Thanks for the feedback. Everything you say makes sense. However, I am still confused about something related.

Say a group of three attackers are in a battle with your protagonist. How would you describe the interaction?
I usually write something like:

The soldier on the left fired his weapon. The second stepped in close for a Melee attack. The third soldier hid behind a corner, shouting into his radio for backup that would not come.

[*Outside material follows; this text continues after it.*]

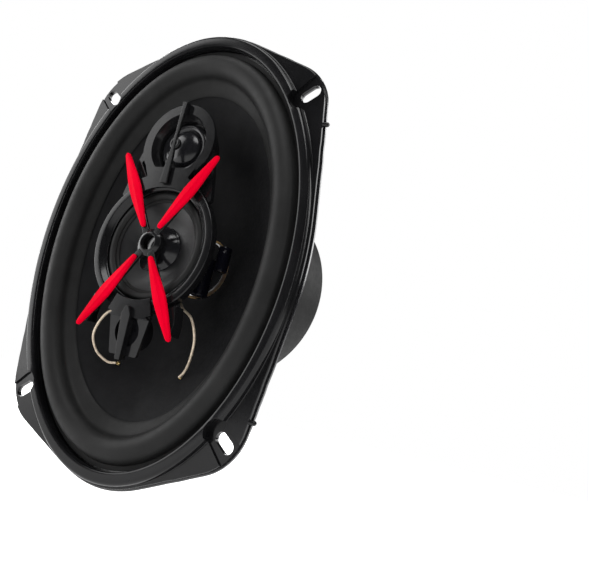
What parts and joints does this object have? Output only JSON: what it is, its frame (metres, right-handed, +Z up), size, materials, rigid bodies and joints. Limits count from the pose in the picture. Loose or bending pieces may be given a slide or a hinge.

Now, is it wise to list character interaction in a list format in a group attack, or are there no rules? Could I say, Soldier A acts, Protagonst reacts; Soldier B acts, Protagonst reacts?

by: Glen

In your example, "The soldier on the left fired...," you're really giving a very objective description, rather like how a sports commentator might describe a game from a safe distance. Think about what it is like for the character who is encountering these adversaries. How does your hero react to the weapon being fired? What goes on in his body? How does he feel? What does the terrain feel like? Can he really take the time to watch and listen to what the third soldier is doing? Isn't his focus going to be on how he will deal with the second soldier who is about to clobber him?

The format is more like "main character perceives, main character reacts, repeat." And he won't perceive everything that everyone is doing, only the most urgent/distracting things in his field of perception.

(Incidentally, never use phrases like "Melee attack." It makes it sound like you are describing a game of Dungeons and Dragons rather than actual combat. Specify what the person is doing. Is he hoisting an axe, thrusting a bayonet, launching himself into a flying kick?)

by: Paul Ciampo


Additional Comment
by: Paul Ciampo

Thanks again. Usually "show, don't tell" is a breeze for me. For some strange reason in combat scenes the uneasy feelings I have kill my descriptive ability. I'll be sure to work on this aspect of my my writing. I'm glad you made this great writing site!